Kristin Macleod-Ball, a Yale Public Interest Fellow, joined the LAC on August 6, 2012.  She will spend the year focusing on issues relating to access to counsel for noncitizens.  During law school, Kristin served clients seeking relief in immigration court, applying for benefits with USCIS and challenging racial profiling by local police.  As a legal intern with AILA during the summer of 2011, she helped to document problematic examples of state and local involvement in immigration enforcement

LAC Challenges DHS Restrictions on Access to Counsel
, No. 1:11-cv-01971 (D.D.C. filed Nov. 8, 2011)
AIC v. DHS and CBP, No. 1:11-cv-01972 (D.D.C. filed Nov. 8, 2011)
AIC v. DHS and ICE, No. 1:12-cv-00856 (D.D.C. filed May 31, 2012)

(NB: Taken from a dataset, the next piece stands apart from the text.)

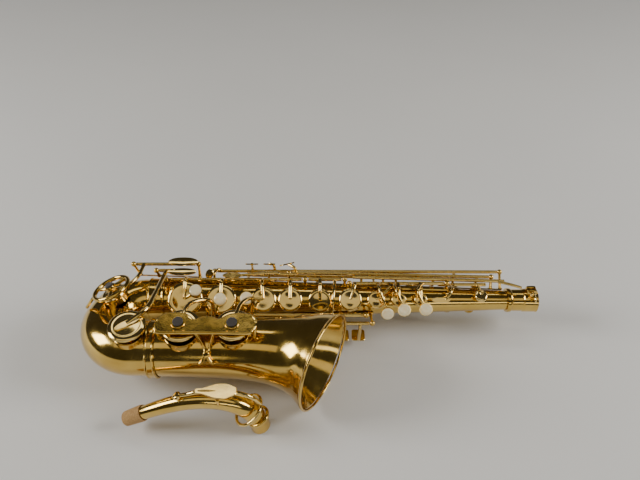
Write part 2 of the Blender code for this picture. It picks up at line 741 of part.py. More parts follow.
def bell_key_guard():
    middle = guard_point(GUARD_MIDDLE, 0, 0)
    normal = guard_point(GUARD_MIDDLE, 0, 1) - middle
    flat = []
    for s, across in GUARD_OUTLINE:
        point = guard_point(s, across, 0)
        flat.append(point - normal * (point - middle).dot(normal))
    meshes = [slab(flat, normal, 2.0), solid([point + normal for point in flat[:GUARD_EDGE]], 2.2, 8)]
    for hole in ("low_b", "low_bb"):
        point = guard_point(BELL_HOLES[hole][0], 0, 0)
        centre = point - normal * (point - middle).dot(normal)
        meshes.append(turned(centre, normal, ((-1.6, 8.5), (4.0, 8.5)), 16))
        felt = turned(centre, normal, ((4.0 + GAP, 6.0), (6.0, 6.0)), 12)
        piece("guard_felt_" + hole, "felt", [felt])
    for s, corner in ((24.0, flat[1]), (138.0, flat[GUARD_EDGE - 1])):
        foot = around_bell(s, 72.0, bell_radius(s) + GAP + 1.4)
        meshes.append(solid([corner + normal * 0.5, foot], 2.2, 8))
    for side in (-1, 1):
        leg = [guard_point(GUARD_MIDDLE + side * 11, 12.0, 0.5)]
        for away, angle in ((4.0, 56), (1.5, 46), (1.5, 38), (5.0, 29), (9.0, 24)):
            s = GUARD_MIDDLE + side * away
            leg.append(around_bell(s, angle, bell_radius(s) + GAP + 2.5))
        meshes.append(solid(leg, 1.9, 8))
    boss = around_bell(GUARD_MIDDLE, 42, bell_radius(GUARD_MIDDLE) + GAP + 1.0)
    away = around_bell(GUARD_MIDDLE, 42, 1.0) - bell_centre(GUARD_MIDDLE)[0]
    meshes.append(turned(boss, away, ((0.0, 3.8), (5.0, 3.8)), 10))
    piece("bell_key_guard", "lacquer", meshes)


def bell_brace():
    foot = around_body(-138, -42, body_radius(-138) + GAP + 0.3)
    away = around_body(0, -42, 1.0)
    bell_foot = around_bell(75, 218, bell_radius(75) + GAP + 0.5)
    bell_away = (bell_foot - bell_centre(75)[0]).normalized()
    meshes = [turned(foot, away, ((0.0, 8.0), (2.0, 8.0)), 12)]
    meshes.append(turned(bell_foot, bell_away, ((0.0, 8.0), (2.0, 8.0)), 12))
    bar = [foot + away, foot + away * 8, bell_foot + bell_away * 8, bell_foot + bell_away]
    meshes.append(solid(bar, 3.4, 8))
    piece("bell_brace", "lacquer", meshes)


# ---------------------------------------------------------------- side keys

SIDE_RODS = {
    "high_f_sharp_key": (Vector((-140, 29.5, 26.5)), Vector((241, 27.0, 27.0))),
    "high_e_key": (Vector((-38, 21.5, 31.0)), Vector((228, 18.5, 26.0))),
    "side_c_key": (Vector((-66, 35.5, 19.0)), Vector((100, 33.5, 17.0))),
    "side_bb_key": (Vector((-96, 38.5, 9.0)), Vector((70, 36.0, 8.0))),
}
# Touch plates: x, direction of the long side, half its length.
SIDE_TOUCHES = {
    "high_e_key": (-45.0, (1, 0, 0.3), 11.0),
    "side_c_key": (-69.0, (1, 0, 0), 8.5),
    "side_bb_key": (-93.0, (1, 0, 0), 9.0),
}
SIDE_CUPS = {"high_f_sharp_key": 8.2, "high_e_key": 8.2, "side_c_key": 10.4, "side_bb_key": 11.0}


def side_touch(node, start):
    """The plate that the finger presses, and its stem."""
    if node == "high_f_sharp_key":
        centre = Vector((-149.5, 20.5, 30.0))
        plate = slab(oval(centre, (1, 0, 0.3), (0, 0.6, 0.8), 6.0, 6.6), (0, -0.8, 0.6), 1.8)
        stem = [start + Vector((4, 0, 0)), Vector((-138, 28, 31)), centre + Vector((2, 0, 1))]
        return [plate, arm(stem, 2.2, 2.0)]
    x, along, half = SIDE_TOUCHES[node]
    centre = Vector((x, 33.0, 35.0))
    plate = slab(oval(centre, along, (0, 0.74, -0.67), half, 6.0), (0, 0.67, 0.74), 1.8)
    if node == "high_e_key":
        stem = [start + Vector((5, 0, 0)), start + Vector((4, 2, 7)), centre + Vector((2, -2, 3))]
    else:
        stem = [start + Vector((4, 0, 0)), start + Vector((2, 4, 9)), centre + Vector((0, 1, 0.5))]
    return [arm(stem, 2.2, 2.0), plate]


def side_keys():
    for node, (start, end) in SIDE_RODS.items():
        seat, normal = closed_seat(node.removesuffix("_key"))
        radius = SIDE_CUPS[node]
        back = seat + normal * (CUP_HEIGHT + 0.4)
        share = (seat.x - start.x) / (end.x - start.x)
        root = start.lerp(end, share)
        bow_out = (root + back) / 2 + Vector((0, 4.0, 2.0))
        meshes = [hinge(start, end), arm([root, bow_out, back], 2.2, 1.8), key_cup(seat, normal, radius)]
        piece(node, "key_lacquer", meshes + side_touch(node, start), pivot=start)


def side_key_rail():
    posts = []
    clear = Vector((BALL + GAP + 0.05, 0, 0))
    for start, end in SIDE_RODS.values():
        for head in (start - clear, end + clear):
            posts.append((head.x, head))
    rail("side_key_rail", -148, 248, 131, posts, width=6.0)


def trill_key():
    start = Vector((-60, 13.5, 36.5))
    end = Vector((-32, 13.5, 36.0))
    reach = [start + Vector((6, 0, 0)), Vector((-68, 12, 40)), Vector((-112, 6, 41))]
    meshes = [hinge(start, end), arm(reach, 2.4, 2.0)]
    meshes.append(slab(oval(Vector((-116, 6, 41)), (1, 0, 0), (0, 1, 0.2), 13, 4.5), (0, -0.2, 1), 1.8))
    piece("trill_f_sharp_key", "key_lacquer", meshes, pivot=start)


# ---------------------------------------------------------------- left-hand and thumb side

# Palm keys: angle of the hinge, then the touch's x, angle and height over the body.
PALM_KEYS = {
    "palm_d": (240.0, 100.0, 222.0, 15.0),
    "palm_eb": (228.0, 117.0, 203.0, 15.5),
    "palm_f": (238.0, 177.0, 198.0, 18.0),
}


def palm_keys():
    for hole, (hinge_angle, touch_x, touch_angle, touch_lift) in PALM_KEYS.items():
        seat, normal = closed_seat(hole)
        radius = BODY_HOLES[hole][2] + 2.2
        x = seat.x - 14
        pivot = around_body(x, hinge_angle - 18, body_radius(x) + 9.0)
        along = around_body(0, hinge_angle - 18, 1.0)
        tangent = Vector((1, 0, 0)).cross(along).normalized()
        tube = solid([pivot - tangent * 5, pivot + tangent * 5], ROD, 8)
        back = seat + normal * (CUP_HEIGHT + 0.4)
        touch = around_body(touch_x, touch_angle, body_radius(touch_x) + touch_lift)
        facing = around_body(0, touch_angle, 1.0)
        side = Vector((1, 0, 0)).cross(facing).normalized()
        plate = slab(oval(touch, (1, 0, 0), side, 13, 6.5), facing, 2.0)
        lever = arm([touch + facing * 0.8, pivot, back], 2.4, 2.0)
        piece(hole + "_key", "key_lacquer", [tube, lever, key_cup(seat, normal, radius), plate], pivot=pivot)


def thumb_pieces():
    base = around_body(-8, 180, body_radius(-8) + GAP)
    corners = ((-12, -5), (12, -5), (12, 5), (-12, 5))
    plate = slab([base + Vector((x, 0, z)) for x, z in corners], (0, 1, 0), 2.0)
    line = ((6, 1, 0), (5, 14, 0), (-3, 23, 0), (-12, 24.36, 0))
    hook = solid([base + Vector(step) for step in line], [3.6, 3.4, 3.2, 2.6], 8)
    piece("thumb_hook", "lacquer", [plate, hook])
    base = around_body(28, 204, body_radius(28) + GAP)
    out = around_body(0, 204, 1.0)
    tangent = Vector((1, 0, 0)).cross(out).normalized()
    corners = ((-8, -5), (8, -5), (8, 5), (-8, 5))
    plate = slab([base + Vector((x, 0, 0)) + tangent * y for x, y in corners], out, 2.0)
    ring = hoop(base + out * 10.5, out, tangent, 8.0, 2.2, 14)
    piece("strap_ring", "lacquer", [plate, ring])
    base = around_body(124, 180, body_radius(124) + GAP)
    out = around_body(0, 180, 1.0)
    piece("thumb_rest", "lacquer", [turned(base, out, ((0.0, 9.0), (4.0, 10.0), (6.0, 8.5)), 16)])


def octave_keys():
    pivot = around_body(137, 180, body_radius(137) + 7.0)
    out = around_body(0, 180, 1.0)
    across = Vector((1, 0, 0)).cross(out).normalized()
    tube = solid([pivot - across * 6, pivot + across * 6], ROD, 8)
    touch = slab(oval(pivot + Vector((-3, 0, 0)) + out * 1.4, (1, 0, 0), across, 9, 5.5), out, 1.8)
    tail = arm([pivot, pivot + Vector((16, 0, 0)) + out * 0.5], 2.2, 1.8)
    piece("octave_thumb_key", "key_lacquer", [tube, touch, tail], pivot=pivot)
    start = Vector((44, 12.7, 31.5))
    end = Vector((248, 10.9, 25.5))
    ring = [end + Vector((-9, 0, 0)), Vector((255, 2, 28)), Vector((268, -3, 27.5))]
    foot = [start.lerp(end, 0.53), Vector((152, 10, 19.5)), Vector((152, 20, 12)), Vector((153, 25, 4))]
    meshes = [hinge(start, end), arm(ring, 2.2, 1.8), arm(foot, 2.2, 1.8)]
    piece("octave_rod_key", "key_lacquer", meshes, pivot=start)


# ---------------------------------------------------------------- neck

NECK_Y = -162.0
# The neck's centre line, from the tenon: x and height over the floor.
NECK_LINE = ((-72, 4), (-75, 18), (-81, 33), (-92, 46), (-108, 55), (-128, 58.5), (-150, 56), (-172, 49),
             (-192, 40), (-210, 30.5), (-224, 22.5))
NECK_RADII = (12.2, 12.2, 11.9, 11.5, 11.1, 10.6, 10.0, 9.4, 8.8, 8.2, 7.8)


NECK_WALL = 1.4


def on_neck(x, height, across=0.0):
    return Vector((x, NECK_Y + across, FLOOR + height))


def neck():
    path = [on_neck(x, height) for x, height in NECK_LINE]
    inner = [radius - NECK_WALL for radius in NECK_RADII]
    band = pipe([on_neck(-73.2, 21), on_neck(-75.0, 25)], [14.6, 14.6], [10.8, 10.8], 16)
    vent = solid([on_neck(-166, 55), on_neck(-163, 62.5)], 2.6, 8)
    saddle = []
    for side in (-1, 1):
        saddle.append(solid([on_neck(-116, 60, side * 8.0), on_neck(-116, 72, side * 9.5)], 2.2, 8))
    piece("neck_tube", "lacquer", [pipe(path, NECK_RADII, inner, 16), band, vent] + saddle)
    along = path[-1] - path[-2]
    tail = [path[-1] - along * 1.1, path[-1] + along * 0.55]
    end = NECK_RADII[-1] + GAP
    piece("neck_cork", "cork", [pipe(tail, [end + 1.9, end + 0.9], [end + 0.75, end + 0.1], 16)])


def neck_octave_key():
    pivot = on_neck(-116, 73)
    tube = solid([on_neck(-116, 73, y) for y in (-6.6, 6.6)], 2.4, 10)
    vent_top = on_neck(-163, 62.5)
    axis = Vector((-0.37, 0, 0.93)).normalized()
    cup = turned(vent_top + Vector((-0.2, 0, 1.4)), axis, ((0.4, 5.0), (3.4, 5.2), (4.6, 3.4)), 14)
    spine = arm([pivot, on_neck(-138, 73.5), on_neck(-152, 69), vent_top + Vector((-1, 0, 4.0))], 3.0, 2.2)
    half = ((-142, 2.4), (-134, 3.6), (-126, 7.0), (-118, 9.6), (-108, 9.8), (-100, 7.0), (-95, 3.6))
    edge = [on_neck(x, 74, -width) for x, width in half]
    edge += [on_neck(x, 74, width) for x, width in reversed(half)]
    saddle = slab(edge, (0, 0, 1), 2.0)
    centre = on_neck(-84, 37)
    tilt = Vector((0.80, 0, 0.6))
    ring = hoop(centre, Vector((0, 1, 0)), tilt, 19.0, 2.0, 20)
    link = arm([on_neck(-100, 73.5), on_neck(-80, 64), centre + tilt * 19.0], 3.0, 2.4)
    piece("neck_octave_key", "key_lacquer", [tube, spine, cup, saddle, link, ring], pivot=pivot)


def c_sharp_guard():
    seat, normal = bell_seat("low_c_sharp")
    s, angle, _ = BELL_HOLES["low_c_sharp"]
    along = bell_centre(s)[1]
    centre = seat + normal * 13.0
    bar = solid([centre - along * 24, centre + along * 24], 3.0, 8, 0.6)
    meshes = [bar]
    for sign in (-1, 1):
        foot = around_bell(s + 24 * sign, angle, bell_radius(s + 24 * sign) + GAP + 0.8)
        meshes.append(solid([centre + along * (22 * sign), foot], 2.2, 8))
    piece("low_c_sharp_guard", "lacquer", meshes)


if __name__ == "__main__":
    clear_scene()
    body_tube()
    bow()
    bell()
    bell_rim()
    ferrules()
    neck_receiver()
    neck_screw()
    rails()
    stack_keys()
    c_key()
    pinky_rail()
    low_eb_key()
    low_c_key()
    low_eb_guard()
    bell_keys()
    bell_key_rail()
    bell_key_guard()
    bell_brace()
    side_keys()
    side_key_rail()
    trill_key()
    palm_keys()
    thumb_pieces()
    octave_keys()
    neck()
    neck_octave_key()
    c_sharp_guard()
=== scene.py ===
"""Looks of the alto saxophone: fine pieces, procedural materials, light and camera.

The same millimetre layout as the CAD: +X from the bow to the neck socket along the body
tube, -Y towards the bell, +Z up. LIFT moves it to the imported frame.
"""

import json
import math

import bmesh
import bpy
from mathutils import Matrix, Vector


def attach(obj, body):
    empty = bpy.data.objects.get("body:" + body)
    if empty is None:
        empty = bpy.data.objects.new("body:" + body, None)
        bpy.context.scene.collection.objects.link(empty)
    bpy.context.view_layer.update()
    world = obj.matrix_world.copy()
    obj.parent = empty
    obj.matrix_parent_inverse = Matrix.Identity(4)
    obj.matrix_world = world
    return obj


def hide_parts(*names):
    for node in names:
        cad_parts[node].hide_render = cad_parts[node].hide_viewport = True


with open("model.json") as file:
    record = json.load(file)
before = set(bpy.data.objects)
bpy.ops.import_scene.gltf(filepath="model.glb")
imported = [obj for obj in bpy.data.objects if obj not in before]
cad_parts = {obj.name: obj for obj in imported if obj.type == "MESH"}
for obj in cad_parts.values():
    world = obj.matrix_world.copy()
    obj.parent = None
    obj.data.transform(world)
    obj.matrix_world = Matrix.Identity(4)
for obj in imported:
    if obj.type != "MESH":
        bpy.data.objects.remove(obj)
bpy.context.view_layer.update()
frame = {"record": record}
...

The LAC continues to pursue FOIA litigation against USCIS, CBP and ICE seeking to compel the release of records relating to noncitizens’ access to counsel in interactions with the immigration agencies.  As previously reported, after the LAC and co-counsel Dorsey & Whitney LLP filed suit against USCIS, the agency released over 2,000 pages of documents.  Many of the pages were significantly redacted, and the LAC now is challenging some of USCIS’s redactions, as well as the adequacy of USCIS’s search for responsive documents.  Similarly, after the LAC filed its suit against ICE, the agency released over 1,000 heavily redacted pages of documents and has begun releasing additional documents, to be completed this fall.  We expect to challenge some of ICE’s redactions as well.  Finally, after extensive summary judgment briefing, CBP agreed to conduct a nationwide search for responsive records.  CBP released its first set of records on October 12, 2012 and its second set on October 17, 2012.  The agency expects to complete its production by November 9, 2012.  Summaries of these lawsuits, and documents released to date can be found on our Access to Counsel Before DHS webpage.